(Saved data entries)
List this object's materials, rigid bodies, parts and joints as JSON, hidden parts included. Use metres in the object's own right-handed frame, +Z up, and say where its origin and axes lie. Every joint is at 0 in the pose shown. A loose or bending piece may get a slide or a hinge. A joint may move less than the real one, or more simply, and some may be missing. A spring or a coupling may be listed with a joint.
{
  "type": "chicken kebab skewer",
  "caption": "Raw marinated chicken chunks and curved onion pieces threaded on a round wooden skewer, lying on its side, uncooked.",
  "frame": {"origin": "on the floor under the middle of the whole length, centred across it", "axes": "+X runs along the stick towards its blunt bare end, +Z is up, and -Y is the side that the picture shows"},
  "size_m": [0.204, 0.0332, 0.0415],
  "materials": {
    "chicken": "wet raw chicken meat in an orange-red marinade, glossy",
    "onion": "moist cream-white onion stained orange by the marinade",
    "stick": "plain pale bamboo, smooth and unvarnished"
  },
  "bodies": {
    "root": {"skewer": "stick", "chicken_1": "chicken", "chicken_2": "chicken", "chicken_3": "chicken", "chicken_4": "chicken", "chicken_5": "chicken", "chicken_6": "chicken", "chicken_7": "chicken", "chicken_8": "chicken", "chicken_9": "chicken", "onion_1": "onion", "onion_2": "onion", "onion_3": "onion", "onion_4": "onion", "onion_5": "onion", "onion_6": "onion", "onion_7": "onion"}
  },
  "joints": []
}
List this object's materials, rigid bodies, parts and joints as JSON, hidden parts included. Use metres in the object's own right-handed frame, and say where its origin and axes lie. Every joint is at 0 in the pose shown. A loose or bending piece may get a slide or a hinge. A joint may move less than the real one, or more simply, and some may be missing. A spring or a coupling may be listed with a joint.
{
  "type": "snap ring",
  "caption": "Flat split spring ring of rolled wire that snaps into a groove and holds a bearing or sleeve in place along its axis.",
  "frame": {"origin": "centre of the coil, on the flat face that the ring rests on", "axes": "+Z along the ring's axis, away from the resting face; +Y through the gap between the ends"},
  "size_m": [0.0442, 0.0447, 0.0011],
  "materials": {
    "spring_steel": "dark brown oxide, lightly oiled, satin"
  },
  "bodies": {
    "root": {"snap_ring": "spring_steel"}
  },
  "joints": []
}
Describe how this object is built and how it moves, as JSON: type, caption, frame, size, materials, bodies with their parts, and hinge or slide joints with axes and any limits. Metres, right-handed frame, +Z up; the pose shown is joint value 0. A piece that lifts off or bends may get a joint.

» **Request**
Type out the entries again, word for word.

» **Task output**
List this object's materials, rigid bodies, parts and joints as JSON, hidden parts included. Use metres in the object's own right-handed frame, +Z up, and say where its origin and axes lie. Every joint is at 0 in the pose shown. A loose or bending piece may get a slide or a hinge. A joint may move less than the real one, or more simply, and some may be missing. A spring or a coupling may be listed with a joint.
{
  "type": "chicken kebab skewer",
  "caption": "Raw marinated chicken chunks and curved onion pieces threaded on a round wooden skewer, lying on its side, uncooked.",
  "frame": {"origin": "on the floor under the middle of the whole length, centred across it", "axes": "+X runs along the stick towards its blunt bare end, +Z is up, and -Y is the side that the picture shows"},
  "size_m": [0.204, 0.0332, 0.0415],
  "materials": {
    "chicken": "wet raw chicken meat in an orange-red marinade, glossy",
    "onion": "moist cream-white onion stained orange by the marinade",
    "stick": "plain pale bamboo, smooth and unvarnished"
  },
  "bodies": {
    "root": {"skewer": "stick", "chicken_1": "chicken", "chicken_2": "chicken", "chicken_3": "chicken", "chicken_4": "chicken", "chicken_5": "chicken", "chicken_6": "chicken", "chicken_7": "chicken", "chicken_8": "chicken", "chicken_9": "chicken", "onion_1": "onion", "onion_2": "onion", "onion_3": "onion", "onion_4": "onion", "onion_5": "onion", "onion_6": "onion", "onion_7": "onion"}
  },
  "joints": []
}
List this object's materials, rigid bodies, parts and joints as JSON, hidden parts included. Use metres in the object's own right-handed frame, and say where its origin and axes lie. Every joint is at 0 in the pose shown. A loose or bending piece may get a slide or a hinge. A joint may move less than the real one, or more simply, and some may be missing. A spring or a coupling may be listed with a joint.
{
  "type": "snap ring",
  "caption": "Flat split spring ring of rolled wire that snaps into a groove and holds a bearing or sleeve in place along its axis.",
  "frame": {"origin": "centre of the coil, on the flat face that the ring rests on", "axes": "+Z along the ring's axis, away from the resting face; +Y through the gap between the ends"},
  "size_m": [0.0442, 0.0447, 0.0011],
  "materials": {
    "spring_steel": "dark brown oxide, lightly oiled, satin"
  },
  "bodies": {
    "root": {"snap_ring": "spring_steel"}
  },
  "joints": []
}
Describe how this object is built and how it moves, as JSON: type, caption, frame, size, materials, bodies with their parts, and hinge or slide joints with axes and any limits. Metres, right-handed frame, +Z up; the pose shown is joint value 0. A piece that lifts off or bends may get a joint.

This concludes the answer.